Come back to this framework when:
- You have been consistent for a few weeks but results still feel invisible.
- You notice rising procrastination or avoidance around an important goal.
- Your current habit tracker no longer reflects the kind of progress you want to see.
- Your schedule, semester, job load, or family responsibilities change.
- You feel tempted to quit a goal that still matters to you.
- You need a fresh daily motivation plan after a setback, break, or stressful season.
Use this short reset process:
- Name the plateau. Write one sentence describing what feels slow.
- Check the goal. Make sure the target is specific and realistic for this season.
- Shrink the next step. Choose the smallest meaningful action you can repeat this week.
- Update the measurement. Track inputs and quality, not only final outcomes.
- Protect energy. Adjust sleep, timing, focus tools, or workload if needed.

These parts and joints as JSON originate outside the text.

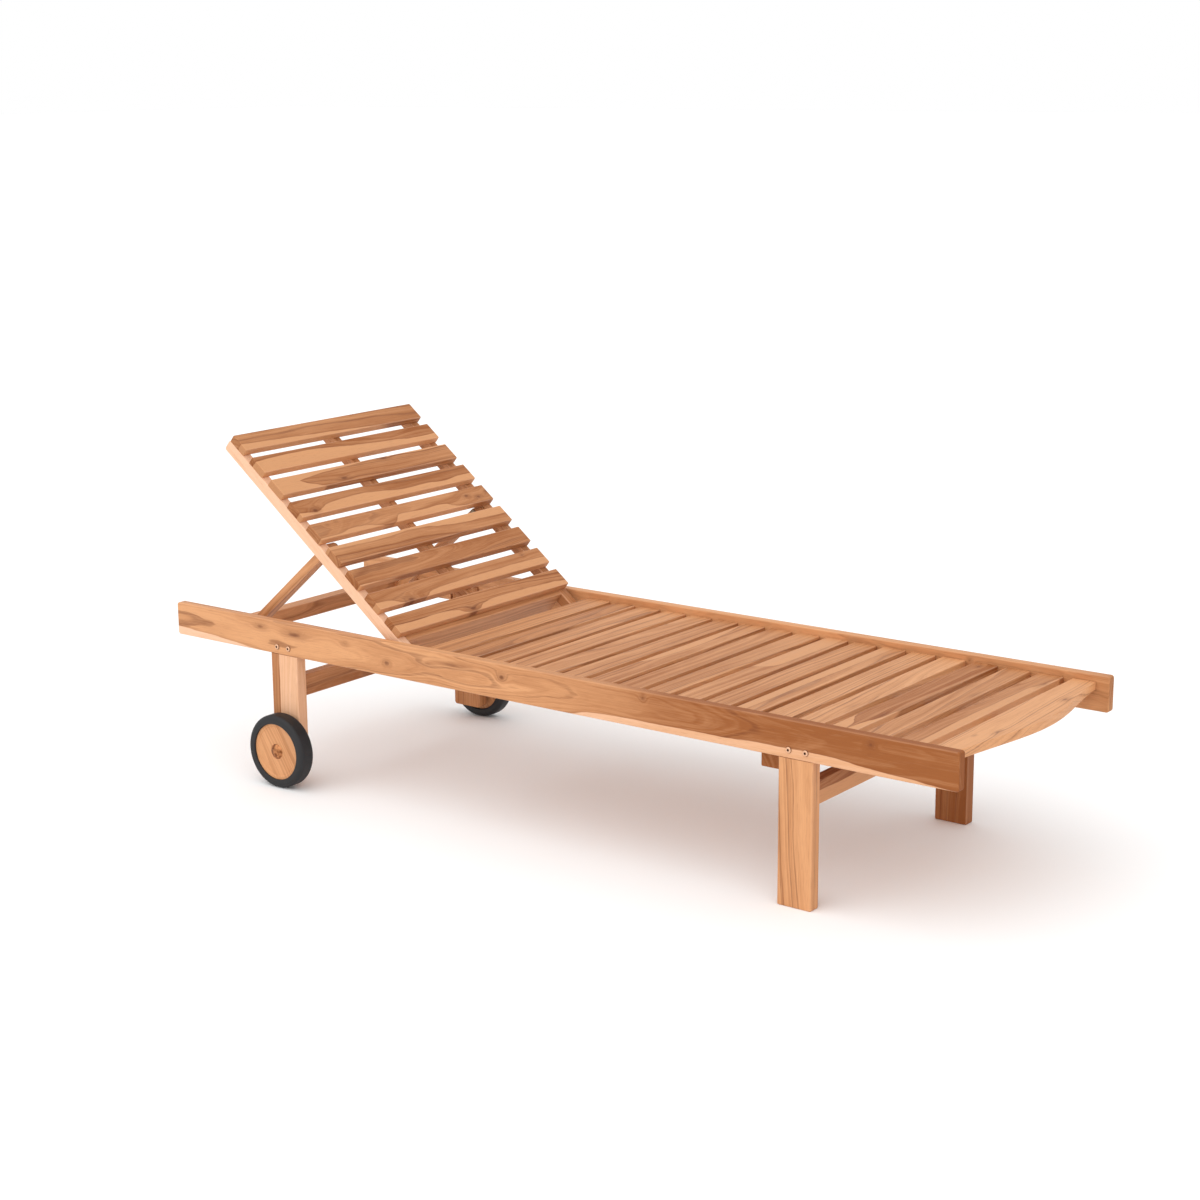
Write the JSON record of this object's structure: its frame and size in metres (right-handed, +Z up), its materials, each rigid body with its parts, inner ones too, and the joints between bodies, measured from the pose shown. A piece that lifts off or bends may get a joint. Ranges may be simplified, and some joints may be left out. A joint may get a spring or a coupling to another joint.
{
  "type": "reclining sun lounger",
  "caption": "Slatted wooden sun lounger with a hinged back on a notched prop, four square legs and two wheels at the head end.",
  "frame": {"origin": "on the ground, at the middle of the lounger's length and width", "axes": "+X towards the foot end, -Y the sitter's right side (lying on the back), +Z up"},
  "size_m": [2.0096, 0.737, 0.7624],
  "materials": {
    "teak": "satin",
    "teak_disc": "satin",
    "tyre": "matte",
    "bronze": "satin",
    "steel": "satin"
  },
  "bodies": {
    "frame": {"side_rail_right": "teak", "side_rail_left": "teak", "front_leg_right": "teak", "front_leg_left": "teak", "rear_leg_right": "teak", "rear_leg_left": "teak", "front_stretcher": "teak", "rear_stretcher": "teak", "seat_bearer": "teak", "seat_head_rail": "teak", "seat_centre_batten": "teak", "seat_ledger_right": "teak", "seat_ledger_left": "teak", "prop_rack_right": "teak", "prop_rack_left": "teak", "seat_slat_01": "teak", "seat_slat_02": "teak", "seat_slat_03": "teak", "seat_slat_04": "teak", "seat_slat_05": "teak", "seat_slat_06": "teak", "seat_slat_07": "teak", "seat_slat_08": "teak", "seat_slat_09": "teak", "seat_slat_10": "teak", "seat_slat_11": "teak", "seat_slat_12": "teak", "seat_slat_13": "teak", "seat_slat_14": "teak", "seat_slat_15": "teak", "seat_slat_16": "teak", "seat_slat_17": "teak", "foot_slat": "teak", "leg_screws": "bronze", "axle_bolts": "steel", "back_pivot_pins": "steel", "back_pivot_spacers": "steel"},
    "backrest": {"back_slat_1": "teak", "back_slat_2": "teak", "back_slat_3": "teak", "back_slat_4": "teak", "back_slat_5": "teak", "back_slat_6": "teak", "back_slat_7": "teak", "back_slat_8": "teak", "back_slat_9": "teak", "back_stile_right": "teak", "back_stile_left": "teak", "back_centre_batten": "teak", "back_bottom_rail": "teak", "prop_pivot_pins": "steel"},
    "prop": {"prop_leg_right": "teak", "prop_leg_left": "teak", "prop_crossbar": "teak"},
    "wheel_right": {"wheel_disc_right": "teak_disc", "tyre_right": "tyre", "hub_cap_right": "bronze"},
    "wheel_left": {"wheel_disc_left": "teak_disc", "tyre_left": "tyre", "hub_cap_left": "bronze"}
  },
  "joints": [
    {"name": "back_recline", "type": "hinge", "parent": "frame", "child": "backrest", "pos_m": [-0.32215, 0, 0.3225], "axis": [0, 1, 0], "range_deg": [-38.36, 14]},
    {"name": "prop_swing", "type": "hinge", "parent": "backrest", "child": "prop", "pos_m": [-0.58671, 0, 0.53189], "axis": [0, 1, 0], "range_deg": [-26, 70]},
    {"name": "wheel_right_spin", "type": "hinge", "parent": "frame", "child": "wheel_right", "pos_m": [-0.66375, -0.345, 0.0825], "axis": [0, 1, 0], "continuous": true},
    {"name": "wheel_left_spin", "type": "hinge", "parent": "frame", "child": "wheel_left", "pos_m": [-0.66375, 0.345, 0.0825], "axis": [0, 1, 0], "continuous": true}
  ],
  "couplings": [
    {"joint": "prop_swing", "follows": "back_recline", "ratio": -1.8134}
  ]
}
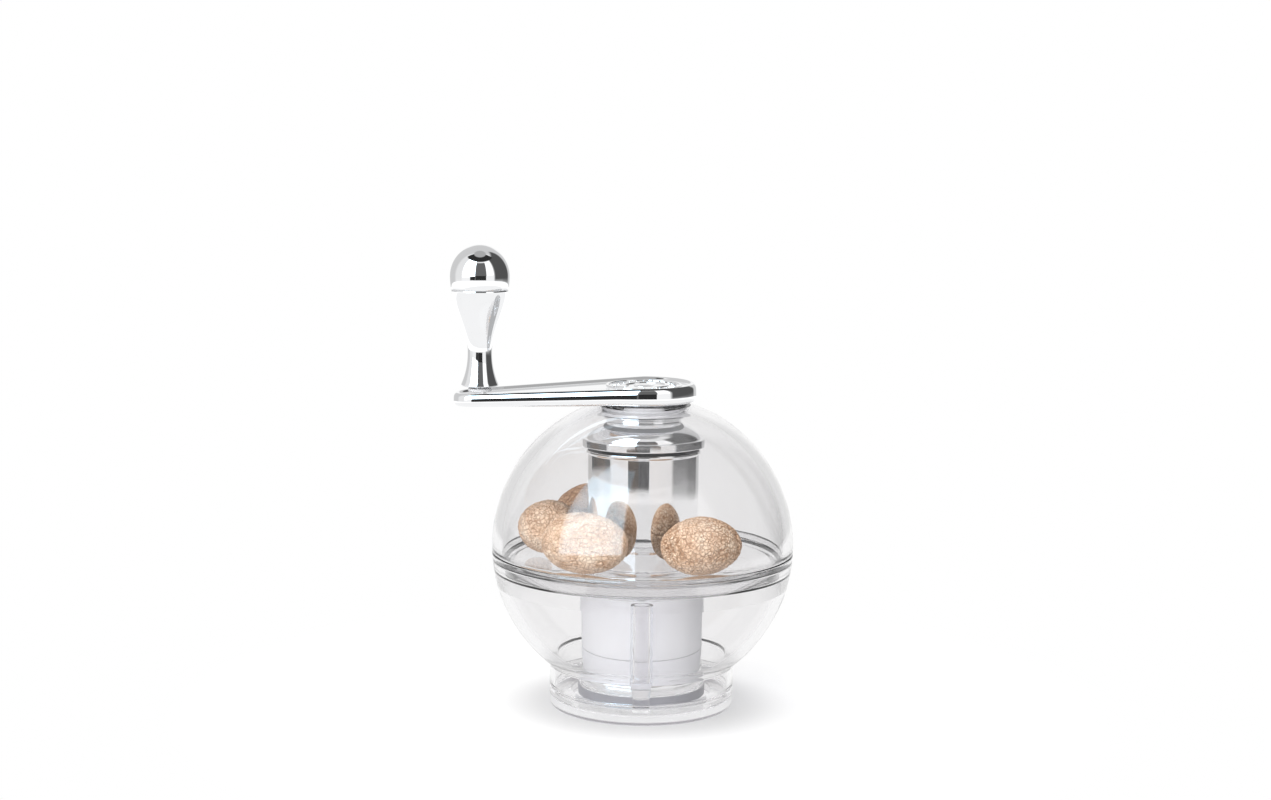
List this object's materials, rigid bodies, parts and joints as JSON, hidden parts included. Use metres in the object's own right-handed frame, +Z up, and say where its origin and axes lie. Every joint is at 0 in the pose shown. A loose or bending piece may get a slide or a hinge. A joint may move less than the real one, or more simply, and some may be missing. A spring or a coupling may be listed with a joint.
{
  "type": "mechanical nutmeg grater",
  "caption": "Hand cranked nutmeg grater: clear ball that stores whole nutmegs round a steel tube, with a sprung claw plunger over a slotted blade.",
  "frame": {"origin": "centre of the base cap's flat underside, on the table", "axes": "+Z up along the crank's axis; at rest the crank arm points along -X; +Y is away from the picture's camera"},
  "size_m": [0.0855, 0.075, 0.115],
  "materials": {
    "clear_acrylic": "clear and glossy, with a faint grey tint",
    "frosted_plastic": "frosted",
    "nylon": "natural white, satin",
    "chrome": "bright chrome plate",
    "polished_steel": "polished",
    "blade_steel": "ground and hardened",
    "spring_steel": "drawn wire",
    "nutmeg_shell": "dry and finely wrinkled"
  },
  "bodies": {
    "base": {"lower_shell": "clear_acrylic", "nutmeg_floor": "clear_acrylic", "chamber_sleeve": "frosted_plastic", "front_post": "clear_acrylic", "rear_post": "clear_acrylic", "chamber_tube": "polished_steel", "blade_housing": "polished_steel", "blade_disc": "blade_steel", "nutmeg_1": "nutmeg_shell", "nutmeg_2": "nutmeg_shell", "nutmeg_3": "nutmeg_shell", "nutmeg_4": "nutmeg_shell"},
    "cap": {"base_cap": "clear_acrylic"},
    "top": {"upper_shell": "clear_acrylic", "tube_cap": "chrome", "neck_bush": "nylon", "retaining_ring": "spring_steel", "thrust_washer": "nylon"},
    "crank": {"crank_arm": "chrome", "drive_shaft": "polished_steel", "plunger_spring": "spring_steel", "knob_pin": "polished_steel", "knob_washer": "nylon"},
    "plunger": {"plunger_stem": "nylon", "claw_plate": "blade_steel", "claw_nut": "spring_steel"},
    "knob": {"knob": "chrome", "knob_cap": "chrome"}
  },
  "joints": [
    {"name": "base_cap_pull", "type": "slide", "parent": "base", "child": "cap", "axis": [0, 0, -1], "range_m": [0, 0.02]},
    {"name": "top_lift", "type": "slide", "parent": "base", "child": "top", "axis": [0, 0, 1], "range_m": [0, 0.07]},
    {"name": "crank_turn", "type": "hinge", "parent": "top", "child": "crank", "pos_m": [0, 0, 0.0769], "axis": [0, 0, 1], "continuous": true},
    {"name": "knob_spin", "type": "hinge", "parent": "crank", "child": "knob", "pos_m": [-0.04065, 0, 0.0801], "axis": [0, 0, 1], "continuous": true},
    {"name": "plunger_press", "type": "slide", "parent": "crank", "child": "plunger", "axis": [0, 0, 1], "range_m": [0, 0.022], "stiffness_N_per_m": 250, "springref_m": -0.008, "deforming": ["plunger_spring"]}
  ]
}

- Reconnect to meaning. Write down why this still matters.
- Commit to one review point. Reassess after a defined period instead of judging every day.
If you want an ongoing structure, combine this with a weekly reset routine or a monthly review so you are not trying to solve motivation only in moments of frustration. You can also borrow from coaching practices that use reflection, narrative, and accountability to keep goals connected to identity rather than just pressure. For readers interested in behavior-focused coaching approaches, How Coaches Can Use Narrative Techniques to Create Behavior Change Contracts offers a useful companion angle.
The key idea is simple: when progress is slow, do not rush to question your worth. First, question the measurement, the size of the step, the quality of recovery, and the clarity of the goal. Motivation is easier to keep when your system gives you evidence that your effort counts. And when it does not, the answer is usually not to care more. It is to build a structure that makes caring easier to sustain.
Slow progress can still be real progress. If the goal matters, make it lighter to carry, easier to track, and honest enough to keep. That is often how people stay motivated long enough to see results that once felt delayed.